“Leah’s handmaid,” suggested the clerk. “Zilpah, I baptize thee,” said the priest, and all was well.
In that church the few farmers who met to levy a poor-rate and do other parochial work insisted on doing so within the chancel rails, using the holy table as the writing-desk, and the assigned reason for so doing was that, being apt to quarrel and dispute over parish matters, there would be no danger at such a place as this of using profane language. All in the diocese of Oxford.
It was in the twenties that I must have seen old P.W. (the parish clerk) and two other men in the desk singing to “Hanover,” with a certain apparent self-complacency in nice smock-frocks, “My soul, praise the Lord, speak good of His Name,” etc. The little congregation listened with seeming contentment, and it is worth recording that the parson always preached in the surplice. I suppose Pusey was a boy at that time, but the custom in this church was not a novelty, whether right or wrong.
It was not the clerk’s fault that the hour of service was hastened by some seventy minutes one afternoon, so that one or two invariably late worshippers were astounded to be driven backwards from the church by the congregation returning from service. But so it was. The really well-meaning kind-hearted parson was withal a keen sportsman and a worthy gentleman, and with his “long dogs” and man was on his horse and away for Illsley Downs race course to come off next day, and his dogs (they won) must not be fatigued. Old P.W., the clerk, reached a good age, an inoffensive man.

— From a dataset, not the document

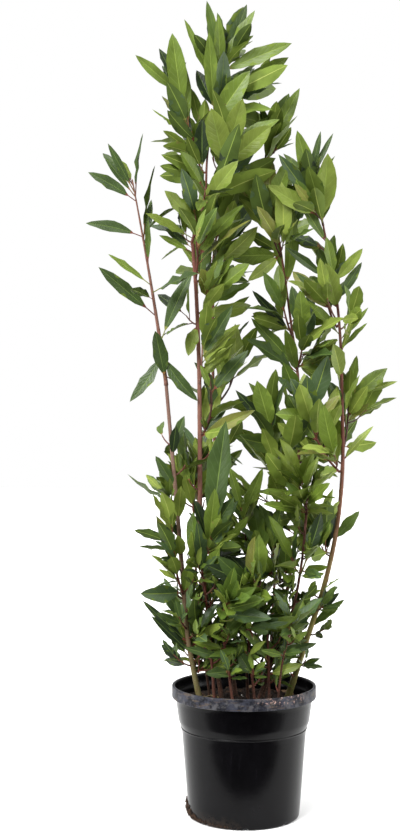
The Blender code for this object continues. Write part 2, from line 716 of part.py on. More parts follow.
def mass_solid(name, twigs, blades, section, collection, mat):
    """One solid: the stem joined with its side twigs and leaves."""
    joins = bpy.data.collections.new(name + "_joins")
    bpy.context.scene.collection.children.link(joins)
    pieces = []
    for k, twig in enumerate(twigs):
        n = len(twig.path)
        radii = [twig.radius(i / (n - 1)) for i in range(n)]
        pieces.append(meshed(tube(f"{name}_twig{k}", twig.path, radii, 3, joins,
                                  section=section), joins))
    for k, leaf in enumerate(blades):
        leaf_solid(f"{name}_leaf{k}", leaf, joins)
    base = link(name, pieces[0].data.copy(), collection)
    bpy.data.objects.remove(pieces[0], do_unlink=True)
    join = base.modifiers.new("join", "BOOLEAN")
    join.operation = "UNION"
    join.operand_type = "COLLECTION"
    join.collection = joins
    join.solver = "MANIFOLD"
    graph = bpy.context.evaluated_depsgraph_get()
    mesh = bpy.data.meshes.new_from_object(base.evaluated_get(graph))
    base.modifiers.clear()
    base.data = mesh
    mesh.name = name
    one_body(mesh)
    mesh.materials.clear()
    mesh.materials.append(mat)
    for ob in list(joins.objects):
        bpy.data.objects.remove(ob, do_unlink=True)
    bpy.data.collections.remove(joins)
    return base


def build():
    for ob in list(bpy.data.objects):
        bpy.data.objects.remove(ob, do_unlink=True)
    plant = bpy.data.collections.new("potted_bay_laurel")
    cutters = bpy.data.collections.new("cutters")
    for collection in (plant, cutters):
        bpy.context.scene.collection.children.link(collection)

    plastic = material("black plastic", (0.012, 0.012, 0.013), 0.38)
    earth = material("compost", (0.030, 0.020, 0.014), 0.95)
    old_bark = material("grey brown bark", (0.130, 0.085, 0.060), 0.75)
    young_bark = material("red brown bark", (0.200, 0.070, 0.055), 0.60)
    foliage = material("leaf green", (0.075, 0.155, 0.045), 0.50)

    pot = turned("pot", pot_inside() + pot_outside(), POT_STEPS, plant, plastic)
    for k in range(DRAINS):
        a = math.tau * (k + 0.5) / DRAINS
        out = FOOT_R - FOOT_ROUND
        notch = cutter(f"drain{k}", (math.cos(a) * out, math.sin(a) * out, -DRAIN_DROP),
                       (0, math.pi / 2, a), DRAIN_R, DRAIN_LONG, cutters)
        cut = pot.modifiers.new(notch.name, "BOOLEAN")
        cut.object = notch
    turned("compost", compost_profile(), POT_STEPS, plant, earth)

    limbs, masses = plan_plant()
    for name, limb in limbs.items():
        tall = limb.long > TALL
        tube(name, limb.path, [limb.radius(s) for s in limb.shares], 8 if tall else 6,
             plant, old_bark if tall else young_bark)

    corner = bpy.data.curves.new("twig_section", "CURVE")
    corner.dimensions = "2D"
    line = corner.splines.new("POLY")
    line.points.add(2)
    for k, point in enumerate(line.points):
        point.co = (math.cos(math.tau * k / 3), math.sin(math.tau * k / 3), 0, 1)
    line.use_cyclic_u = True
    section = link("twig_section", corner, cutters)
    section.hide_render = True
    section.display_type = "WIRE"
    for name, (twigs, blades) in masses.items():
        mass_solid(name, twigs, blades, section, plant, foliage)


build()
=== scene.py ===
import json
import math
import random

import bpy
import numpy as np
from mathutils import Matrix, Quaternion, Vector
from mathutils.bvhtree import BVHTree

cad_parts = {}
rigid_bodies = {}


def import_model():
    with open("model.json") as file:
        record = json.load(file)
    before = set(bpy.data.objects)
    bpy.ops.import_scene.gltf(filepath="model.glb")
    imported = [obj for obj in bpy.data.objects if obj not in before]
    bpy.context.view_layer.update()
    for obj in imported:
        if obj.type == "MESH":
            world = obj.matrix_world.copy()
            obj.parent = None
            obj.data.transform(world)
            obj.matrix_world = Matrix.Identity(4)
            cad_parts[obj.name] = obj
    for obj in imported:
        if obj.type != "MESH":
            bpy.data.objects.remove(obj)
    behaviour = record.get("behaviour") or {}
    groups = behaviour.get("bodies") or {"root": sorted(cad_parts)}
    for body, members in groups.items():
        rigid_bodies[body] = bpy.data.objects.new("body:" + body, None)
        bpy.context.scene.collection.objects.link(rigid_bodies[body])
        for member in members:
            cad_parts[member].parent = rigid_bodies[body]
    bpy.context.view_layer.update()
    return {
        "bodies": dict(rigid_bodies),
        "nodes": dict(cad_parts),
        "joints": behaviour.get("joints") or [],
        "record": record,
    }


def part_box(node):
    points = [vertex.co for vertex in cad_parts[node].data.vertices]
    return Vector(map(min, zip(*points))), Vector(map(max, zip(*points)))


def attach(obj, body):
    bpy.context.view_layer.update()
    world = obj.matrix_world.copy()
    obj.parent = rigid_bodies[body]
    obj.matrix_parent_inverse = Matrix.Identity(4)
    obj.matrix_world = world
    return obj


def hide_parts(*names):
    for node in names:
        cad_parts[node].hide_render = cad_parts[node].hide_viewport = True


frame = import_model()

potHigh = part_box("pot")[1]
soil = float(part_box("compost")[1].z)
print("frame loaded with", len(frame["nodes"]), "nodes")


# sockets and materials

class Wire:  # a shader socket; a sum on it adds a Math node
    def __init__(self, tree, socket):
        self.tree, self.socket = tree, socket

    def sum(self, operation, *values, clamp=False):
        node = self.tree.nodes.new("ShaderNodeMath")
        node.operation, node.use_clamp = operation, clamp
        for slot, value in zip(node.inputs, values):
            plug(self.tree, slot, value)
        return Wire(self.tree, node.outputs[0])

    def over(self, edge, soft):  # 0 below the edge, 1 above it, soft between
        return self.sum("ADD", (self - edge) / soft, 0.5, clamp=True)

    __add__ = __radd__ = lambda a, b: a.sum("ADD", a, b)
    __mul__ = __rmul__ = lambda a, b: a.sum("MULTIPLY", a, b)
    __sub__ = lambda a, b: a.sum("SUBTRACT", a, b)
    __rsub__ = lambda a, b: a.sum("SUBTRACT", b, a)
    __truediv__ = lambda a, b: a.sum("DIVIDE", a, b)
    __abs__ = lambda a: a.sum("ABSOLUTE", a)


def plug(tree, slot, value):
    if isinstance(value, Wire):
        tree.links.new(value.socket, slot)
    else:
        slot.default_value = value


class Finish:  # one material and the nodes that make it
    def __init__(self, name):
        self.material = bpy.data.materials.new(name)
        self.material.use_nodes = True
        self.tree = self.material.node_tree
        self.tree.nodes.clear()

    def node(self, kind, settings={}, sockets={}, out=0):
        node = self.tree.nodes.new(kind)
        for key, value in settings.items():
            if key == "stops":  # places and colours of a ramp
                while len(node.color_ramp.elements) < len(value):
                    node.color_ramp.elements.new(0.5)
                for element, (place, colour) in zip(node.color_ramp.elements, value):
                    element.position, element.color = place, (*colour, 1)
            else:
                setattr(node, key, value)
        for key, value in sockets.items():
            plug(self.tree, node.inputs[key], value)
        return Wire(self.tree, node.outputs[out]) if node.outputs else node

    def place(self):  # the object's own coordinates, in metres
        return self.node("ShaderNodeTexCoord", out=3)

    def split(self, vector, axis):
        return self.node("ShaderNodeSeparateXYZ", sockets={0: vector}, out=axis)

    def noise(self, place, scale, detail=3, rough=0.5):
        return self.node("ShaderNodeTexNoise", sockets={
            "Vector": place, "Scale": scale, "Detail": detail, "Roughness": rough})

    def stretch(self, place, scale):  # the same place with other units along each axis
        return self.node("ShaderNodeMapping", sockets={"Vector": place, "Scale": scale})

    def blend(self, a, b, share):  # colour a where share is 0, b where it is 1
        a, b = [c if isinstance(c, Wire) else (*c, 1) for c in (a, b)]
        return self.node("ShaderNodeMix", {"data_type": "RGBA"}, {0: share, 6: a, 7: b}, out=2)

    def layers(self, tint, *coats):  # colour and share of each coat on the tint, in turn
        for colour, share in coats:
            tint = self.blend(tint, colour, share)
        return tint

    def surface(self, tint, rough, gloss, height=None, depth=0.0006, strength=1.0):
        looks = {"Base Color": tint if isinstance(tint, Wire) else (*tint, 1),
                 "Roughness": rough, "Specular IOR Level": gloss}
        if height:
            looks["Normal"] = self.node("ShaderNodeBump", sockets={
                "Height": height, "Distance": depth, "Strength": strength})
        shader = self.node("ShaderNodeBsdfPrincipled", sockets=looks)
        self.node("ShaderNodeOutputMaterial", sockets={0: shader})
        return self.material


# how the bush grows: the rule that its solids follow too, in metres unless a line says mm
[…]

I was rather interested when residing in my parish in grand old Yorkshire to observe two steady-looking and rather elderly men, each aided by a strong walking-stick, coming to church with praiseworthy regularity and reverence. I found, on making their acquaintance, that they were brothers who had recently come into the parish, natives of “the Peak,” or of the locality near the Peak, which was not many miles distant from my parish.

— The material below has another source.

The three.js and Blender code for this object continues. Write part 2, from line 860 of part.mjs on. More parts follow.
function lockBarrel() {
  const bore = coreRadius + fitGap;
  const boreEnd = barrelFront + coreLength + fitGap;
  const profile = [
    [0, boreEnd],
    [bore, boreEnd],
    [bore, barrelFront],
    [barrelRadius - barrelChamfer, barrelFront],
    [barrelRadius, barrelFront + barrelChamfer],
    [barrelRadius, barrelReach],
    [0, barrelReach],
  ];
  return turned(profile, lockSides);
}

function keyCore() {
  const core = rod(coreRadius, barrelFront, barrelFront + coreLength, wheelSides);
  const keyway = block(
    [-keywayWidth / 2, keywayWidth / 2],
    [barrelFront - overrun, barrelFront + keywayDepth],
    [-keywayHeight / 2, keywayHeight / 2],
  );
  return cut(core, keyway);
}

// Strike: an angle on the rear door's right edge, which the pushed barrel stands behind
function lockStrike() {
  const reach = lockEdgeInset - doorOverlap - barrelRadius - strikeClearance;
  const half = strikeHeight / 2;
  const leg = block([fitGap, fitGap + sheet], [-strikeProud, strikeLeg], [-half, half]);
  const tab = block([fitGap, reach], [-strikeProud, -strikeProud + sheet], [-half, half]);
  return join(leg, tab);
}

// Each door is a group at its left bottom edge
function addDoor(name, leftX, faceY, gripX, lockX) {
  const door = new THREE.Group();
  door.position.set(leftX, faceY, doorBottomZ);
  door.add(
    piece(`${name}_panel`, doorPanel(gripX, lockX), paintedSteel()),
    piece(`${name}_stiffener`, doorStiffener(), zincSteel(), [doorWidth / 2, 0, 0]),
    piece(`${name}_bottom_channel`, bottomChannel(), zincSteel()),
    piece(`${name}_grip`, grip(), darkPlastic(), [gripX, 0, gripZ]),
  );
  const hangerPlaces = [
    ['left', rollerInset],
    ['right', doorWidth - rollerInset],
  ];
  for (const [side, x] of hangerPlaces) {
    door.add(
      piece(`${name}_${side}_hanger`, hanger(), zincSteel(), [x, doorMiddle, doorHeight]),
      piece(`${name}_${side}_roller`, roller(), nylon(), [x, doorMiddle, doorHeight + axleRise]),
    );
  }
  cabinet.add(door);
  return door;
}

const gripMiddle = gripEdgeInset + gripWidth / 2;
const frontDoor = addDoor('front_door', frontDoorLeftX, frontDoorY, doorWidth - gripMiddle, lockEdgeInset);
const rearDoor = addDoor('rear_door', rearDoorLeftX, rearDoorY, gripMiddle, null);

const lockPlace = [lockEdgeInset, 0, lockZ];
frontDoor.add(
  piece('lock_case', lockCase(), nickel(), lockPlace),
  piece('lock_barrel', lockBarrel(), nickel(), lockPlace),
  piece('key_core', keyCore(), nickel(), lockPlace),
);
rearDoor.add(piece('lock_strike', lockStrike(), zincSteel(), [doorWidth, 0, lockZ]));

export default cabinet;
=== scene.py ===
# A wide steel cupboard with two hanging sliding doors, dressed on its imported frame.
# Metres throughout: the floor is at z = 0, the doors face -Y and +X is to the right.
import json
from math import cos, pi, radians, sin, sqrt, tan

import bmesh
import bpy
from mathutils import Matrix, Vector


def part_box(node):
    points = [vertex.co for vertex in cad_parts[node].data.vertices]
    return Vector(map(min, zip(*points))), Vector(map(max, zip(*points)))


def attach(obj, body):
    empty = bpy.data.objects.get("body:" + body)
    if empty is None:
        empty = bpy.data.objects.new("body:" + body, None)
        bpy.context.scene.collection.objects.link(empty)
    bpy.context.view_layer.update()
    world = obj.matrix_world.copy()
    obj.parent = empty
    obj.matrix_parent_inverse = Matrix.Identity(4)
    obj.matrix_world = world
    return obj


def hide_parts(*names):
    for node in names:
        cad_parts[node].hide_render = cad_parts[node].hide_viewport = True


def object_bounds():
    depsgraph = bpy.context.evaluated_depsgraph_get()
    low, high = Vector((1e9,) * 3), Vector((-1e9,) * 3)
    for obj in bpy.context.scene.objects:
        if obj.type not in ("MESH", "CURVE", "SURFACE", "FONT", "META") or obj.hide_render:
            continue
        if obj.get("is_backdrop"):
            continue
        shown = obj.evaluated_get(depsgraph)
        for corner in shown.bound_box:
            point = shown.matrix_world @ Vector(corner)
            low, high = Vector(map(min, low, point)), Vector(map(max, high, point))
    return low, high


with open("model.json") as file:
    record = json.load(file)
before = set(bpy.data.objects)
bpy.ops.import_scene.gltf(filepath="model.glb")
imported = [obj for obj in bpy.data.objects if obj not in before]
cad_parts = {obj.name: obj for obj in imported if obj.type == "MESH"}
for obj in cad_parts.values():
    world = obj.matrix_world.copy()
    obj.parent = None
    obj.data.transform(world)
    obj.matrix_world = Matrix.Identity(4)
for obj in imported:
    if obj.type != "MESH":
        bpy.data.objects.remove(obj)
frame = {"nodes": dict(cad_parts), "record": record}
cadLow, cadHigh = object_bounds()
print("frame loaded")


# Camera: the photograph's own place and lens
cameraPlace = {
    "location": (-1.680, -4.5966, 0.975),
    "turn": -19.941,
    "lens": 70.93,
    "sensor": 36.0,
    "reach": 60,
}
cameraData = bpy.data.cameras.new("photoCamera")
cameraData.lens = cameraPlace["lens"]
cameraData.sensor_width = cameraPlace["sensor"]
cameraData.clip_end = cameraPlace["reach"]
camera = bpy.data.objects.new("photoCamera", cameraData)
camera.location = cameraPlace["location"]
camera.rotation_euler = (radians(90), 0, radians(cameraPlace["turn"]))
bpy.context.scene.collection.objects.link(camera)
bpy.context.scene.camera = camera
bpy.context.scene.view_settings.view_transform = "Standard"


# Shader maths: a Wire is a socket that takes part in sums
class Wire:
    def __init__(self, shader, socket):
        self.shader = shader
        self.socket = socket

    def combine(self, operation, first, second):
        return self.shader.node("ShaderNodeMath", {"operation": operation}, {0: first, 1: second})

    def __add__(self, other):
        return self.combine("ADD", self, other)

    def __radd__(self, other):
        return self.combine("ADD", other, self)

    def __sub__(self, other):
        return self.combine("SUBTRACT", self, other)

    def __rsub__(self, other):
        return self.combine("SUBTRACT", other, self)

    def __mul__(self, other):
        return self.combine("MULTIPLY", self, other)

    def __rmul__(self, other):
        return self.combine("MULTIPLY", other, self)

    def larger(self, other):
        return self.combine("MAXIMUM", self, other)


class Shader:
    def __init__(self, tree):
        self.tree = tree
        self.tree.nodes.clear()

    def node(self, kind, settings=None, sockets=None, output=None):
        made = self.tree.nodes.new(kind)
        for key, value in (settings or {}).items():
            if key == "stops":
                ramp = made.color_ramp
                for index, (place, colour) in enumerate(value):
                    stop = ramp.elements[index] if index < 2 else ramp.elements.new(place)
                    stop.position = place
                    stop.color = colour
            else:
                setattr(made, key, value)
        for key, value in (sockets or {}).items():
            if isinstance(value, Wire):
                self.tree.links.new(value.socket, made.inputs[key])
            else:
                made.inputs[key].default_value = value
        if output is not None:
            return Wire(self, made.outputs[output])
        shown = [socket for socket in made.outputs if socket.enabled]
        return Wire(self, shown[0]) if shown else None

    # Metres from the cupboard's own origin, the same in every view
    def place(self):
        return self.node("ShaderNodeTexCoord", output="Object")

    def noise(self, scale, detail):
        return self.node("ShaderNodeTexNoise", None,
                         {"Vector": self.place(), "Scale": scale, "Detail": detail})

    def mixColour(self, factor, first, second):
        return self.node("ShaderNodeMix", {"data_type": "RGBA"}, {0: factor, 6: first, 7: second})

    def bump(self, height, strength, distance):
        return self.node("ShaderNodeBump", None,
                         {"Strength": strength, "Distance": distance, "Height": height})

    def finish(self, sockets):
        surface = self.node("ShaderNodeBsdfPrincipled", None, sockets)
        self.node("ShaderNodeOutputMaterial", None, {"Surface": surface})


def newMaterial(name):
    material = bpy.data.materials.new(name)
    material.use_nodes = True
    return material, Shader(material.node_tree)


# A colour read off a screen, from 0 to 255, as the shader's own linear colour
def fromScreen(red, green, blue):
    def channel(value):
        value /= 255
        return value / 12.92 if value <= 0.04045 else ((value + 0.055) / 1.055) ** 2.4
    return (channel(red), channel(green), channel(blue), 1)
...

Since I heard from their lips the story which I am about to relate, I have heard it told, mutatis mutandis, as happening in sundry other parishes, until one rather doubts the genuineness of the record at all. But as they recounted it it ran as follows, and I am sure they believed what they told me.

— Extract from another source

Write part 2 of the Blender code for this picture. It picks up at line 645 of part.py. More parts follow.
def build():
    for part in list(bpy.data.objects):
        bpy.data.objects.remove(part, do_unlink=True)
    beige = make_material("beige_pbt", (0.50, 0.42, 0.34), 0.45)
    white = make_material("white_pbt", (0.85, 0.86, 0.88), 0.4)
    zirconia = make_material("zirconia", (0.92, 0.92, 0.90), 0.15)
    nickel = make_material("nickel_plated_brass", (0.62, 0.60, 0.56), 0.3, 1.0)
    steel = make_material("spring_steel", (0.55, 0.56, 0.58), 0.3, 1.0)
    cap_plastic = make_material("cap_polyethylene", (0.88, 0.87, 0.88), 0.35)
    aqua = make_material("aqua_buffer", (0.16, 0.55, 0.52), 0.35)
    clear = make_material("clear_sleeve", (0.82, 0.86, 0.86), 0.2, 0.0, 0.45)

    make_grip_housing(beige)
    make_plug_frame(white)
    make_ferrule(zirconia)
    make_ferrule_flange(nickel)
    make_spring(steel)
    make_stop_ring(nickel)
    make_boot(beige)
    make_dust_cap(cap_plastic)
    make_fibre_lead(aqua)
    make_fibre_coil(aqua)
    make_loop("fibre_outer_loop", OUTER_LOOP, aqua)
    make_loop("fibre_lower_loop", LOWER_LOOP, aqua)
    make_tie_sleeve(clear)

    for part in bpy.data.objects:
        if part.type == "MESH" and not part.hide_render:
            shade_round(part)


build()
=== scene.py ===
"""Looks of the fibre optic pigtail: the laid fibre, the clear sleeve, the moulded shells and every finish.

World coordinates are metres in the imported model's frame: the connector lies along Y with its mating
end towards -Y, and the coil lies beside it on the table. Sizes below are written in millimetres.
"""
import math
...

Some malicious person or persons unknown entered the church, and having seized the rather large typed Prayer Book used by the clerk, who was somewhat advanced in years, they observed that the words “the righteous shall flourish like” were the last words at the bottom of the page, whereupon they altered the next words on the top of the following page, and which were “the palm tree,” into “a green bay horse”; and, the change being carefully made, the result on the Sunday following was that the well-meaning clerk, studiously uttering each word of his Prayer Book, found himself declaring very erroneous doctrine. “Hulloa,” cried he; “I must hearken back. This’ll never do.” Now I cannot call to mind the name of the parish. It was not Chapel-in-the-Frith. Was it Mottram-in-Longdendale? I really cannot remember. But these two old men asserted that thenceforward it became a saying, “I must hearken back, like the clerk of—.”